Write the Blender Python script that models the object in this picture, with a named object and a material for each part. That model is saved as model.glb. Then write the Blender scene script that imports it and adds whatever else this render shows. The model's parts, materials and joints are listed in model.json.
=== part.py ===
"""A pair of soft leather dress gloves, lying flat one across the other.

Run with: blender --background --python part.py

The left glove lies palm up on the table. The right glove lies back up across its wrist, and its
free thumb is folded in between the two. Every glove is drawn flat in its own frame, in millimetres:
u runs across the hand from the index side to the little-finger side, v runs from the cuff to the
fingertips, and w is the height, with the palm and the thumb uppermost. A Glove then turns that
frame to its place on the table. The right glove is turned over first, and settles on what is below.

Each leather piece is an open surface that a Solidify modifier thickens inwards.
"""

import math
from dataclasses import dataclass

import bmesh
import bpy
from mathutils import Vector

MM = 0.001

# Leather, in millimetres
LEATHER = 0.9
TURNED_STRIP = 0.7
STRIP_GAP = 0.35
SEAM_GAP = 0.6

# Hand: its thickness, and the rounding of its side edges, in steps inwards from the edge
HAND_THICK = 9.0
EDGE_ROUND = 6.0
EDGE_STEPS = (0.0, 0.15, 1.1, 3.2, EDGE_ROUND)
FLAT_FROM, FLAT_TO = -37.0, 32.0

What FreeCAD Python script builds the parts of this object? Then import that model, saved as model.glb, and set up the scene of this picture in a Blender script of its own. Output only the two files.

> _Goal_
Every entry should be printed again exactly as it stands.

> _Written answer_
Write the Blender Python script that models the object in this picture, with a named object and a material for each part. That model is saved as model.glb. Then write the Blender scene script that imports it and adds whatever else this render shows. The model's parts, materials and joints are listed in model.json.
=== part.py ===
"""A pair of soft leather dress gloves, lying flat one across the other.

Run with: blender --background --python part.py

The left glove lies palm up on the table. The right glove lies back up across its wrist, and its
free thumb is folded in between the two. Every glove is drawn flat in its own frame, in millimetres:
u runs across the hand from the index side to the little-finger side, v runs from the cuff to the
fingertips, and w is the height, with the palm and the thumb uppermost. A Glove then turns that
frame to its place on the table. The right glove is turned over first, and settles on what is below.

Each leather piece is an open surface that a Solidify modifier thickens inwards.
"""

import math
from dataclasses import dataclass

import bmesh
import bpy
from mathutils import Vector

MM = 0.001

# Leather, in millimetres
LEATHER = 0.9
TURNED_STRIP = 0.7
STRIP_GAP = 0.35
SEAM_GAP = 0.6

# Hand: its thickness, and the rounding of its side edges, in steps inwards from the edge
HAND_THICK = 9.0
EDGE_ROUND = 6.0
EDGE_STEPS = (0.0, 0.15, 1.1, 3.2, EDGE_ROUND)
FLAT_FROM, FLAT_TO = -37.0, 32.0

What FreeCAD Python script builds the parts of this object? Then import that model, saved as model.glb, and set up the scene of this picture in a Blender script of its own. Output only the two files.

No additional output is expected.